External Stimuli-Responsive Characteristics of Poly(N,N'-diethylacrylamide) Hydrogels: Effect of Double Network Structure

Swelling experiments and NMR spectroscopy were combined to study effect of various stimuli on the behavior of hydrogels with a single- and double-network (DN) structure composed of poly(N,N'-diethylacrylamide) and polyacrylamide (PAAm). The sensitivity to stimuli in the DN hydrogel was found to be significantly affected by the introduction of the second component and the formation of the double network. The interpenetrating structure in the DN hydrogel causes the units of the component, which is insensitive to the given stimulus in the form of the single network (SN) hydrogel, to be partially formed as globular structures in DN hydrogel.

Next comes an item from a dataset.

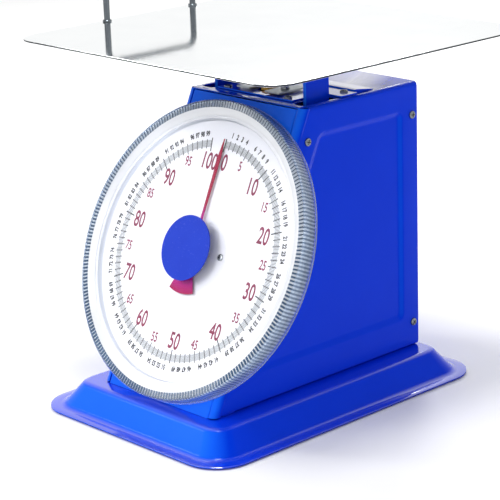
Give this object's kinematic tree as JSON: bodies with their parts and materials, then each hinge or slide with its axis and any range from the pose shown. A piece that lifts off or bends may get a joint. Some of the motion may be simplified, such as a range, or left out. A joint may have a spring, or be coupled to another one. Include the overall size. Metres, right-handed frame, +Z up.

Due to the hydrophilic PAAm groups, temperature- and salt-induced changes in the deswelling of the DN hydrogel are less intensive and gradual compared to those of the SN hydrogel. The swelling ratio of the DN hydrogel shows a significant decrease in the dependence on the acetone content in acetone-water mixtures. A certain portion of the solvent molecules bound in the globular structures was established from the measurements of the 1H NMR spin-spin relaxation times T2 for the studied DN hydrogel. The time-dependent deswelling and reswelling kinetics showed a two-step profile, corresponding to the solvent molecules being released and absorbed during two processes with different characteristic times.